Un terzo problema riguarda l’impianto della contrattazione, dove vanno assolutamente superati tutti i vincoli introdotti dalla Brunetta, al punto tale che la contrattazione era stata privata della propria titolarità e, di fatto, incentivava a superare il sistema di relazioni sindacali. In merito al Testo unico sulla pubblica amministrazione, un punto dirimente attiene al superamento del precariato, nel senso che è prevista una riduzione delle forme di lavoro flessibili utilizzabili dentro l’apparato pubblico a vantaggio di forme di lavoro stabile. Si questo tema, dopo le numerose sanzioni comminate dalla Corte di giustizia europea, è evidente che il nostro governo deve trovare una soluzione, che per noi sta nella definizione di un piano triennale di stabilizzazione del personale assunto con contratto flessibile, in attesa che si sblocchino il turn over e le procedure concorsuali”, ha aggiunto il responsabile del pubblico impiego di Corso d’Italia. 

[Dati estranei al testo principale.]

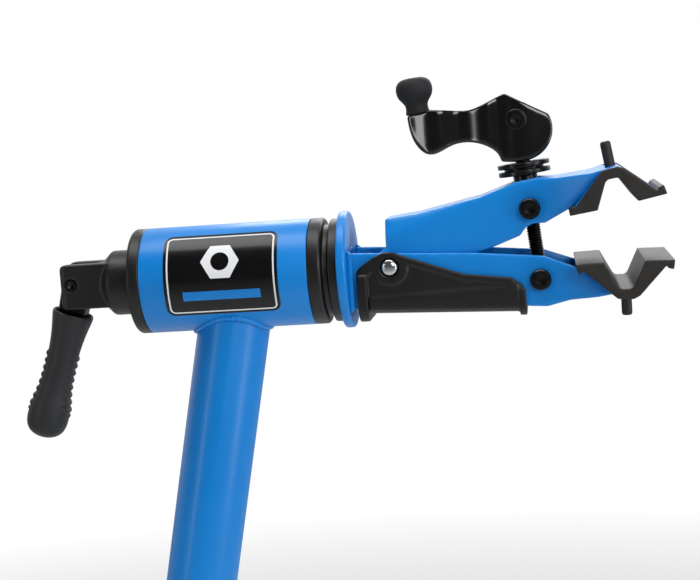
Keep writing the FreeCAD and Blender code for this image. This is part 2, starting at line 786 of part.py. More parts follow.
def beyond_plate():
    """Everything on the gripping side of the lower jaw plate's back face."""
    points = [(180.0, 6.3), (192.2, -4.0), (210.9, -20.3), (219.2, -20.8)]
    points += [(260, -20.8), (260, 60), (180.0, 60)]
    return side_shape(points, -60, 60)


def arm_rivet():
    shank = bar(along_y, rivet_radius, -24.0, 24.0, pivot_x, 0, pivot_z)
    dome = [(23.7, 0), (23.7, 4.6), (25.0, 4.2), (25.9, 2.6), (25.9, 0)]
    near = turned(dome, Vector(pivot_x, 0, pivot_z), along_y)
    far = near.mirror(Vector(pivot_x, 0, pivot_z), along_y)
    return joined(shank, near, far)


def arm_pivot_sleeve():
    return tube(along_y, 5.5, rivet_radius + running_gap, -14.5, 14.5, pivot_x, 0, pivot_z)


def trunnion(half, x, z, bore):
    barrel = bar(along_y, trunnion_radius, -half, half, x, 0, z)
    barrel = round_edges(barrel, 0.8, circles_of(trunnion_radius))
    barrel = barrel.cut(bar(rod_axis, bore, -20, 20, x, 0, z))
    for side in (-1, 1):
        barrel = barrel.cut(bar(along_y * side, screw_radius, half - 9, half + 1, x, 0, z))
    return barrel


def trunnion_screws(barrel_half, arm_half, x, z):
    """One socket head screw in each end of a trunnion."""
    head_low = arm_half + moving_gap
    screws = []
    for side in (-1, 1):
        out = along_y * side
        shank = bar(out, screw_radius, barrel_half - 9, head_low, x, 0, z)
        head = turned([(head_low, 0), (head_low, 5.75), (head_low + 3.6, 5.75), (head_low + 4.4, 5.0),
                       (head_low + 4.4, 0)], Vector(x, 0, z), out)
        head = head.cut(hexagon(5.0, out, head_low + 1.6, head_low + 5, x, 0, z))
        screws.append(joined(shank, head))
    return Part.makeCompound(screws)


# ---------------------------------------------------------------- grip shell

shell_half = 23.6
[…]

Infine, sui voucher ribadiamo che non possono essere utilizzati né nella pubblica amministrazione, né altrove, e quindi invitiamo il presidente Inps, Tito Boeri, a dirci quali sono i 148 enti pubblici che vi hanno fatto ricorso, per un totale di un milione 200 mila buoni lavoro utilizzati nel 2016. Insomma, alla fine possiamo dire che la lotta di lavoratori e sindacati paga e che ci siamo messi alle spalle una stagione caratterizzata dal blocco dei contratti e dalla Brunetta, che ha causato tanti effetti nefasti nella pa, contribuendo ad accrescere le diseguaglianze tra lavoro pubblico e privato, con gli statali che hanno pagato la crisi più di tutti, anche dal lato retributivo”, ha concluso Gentile.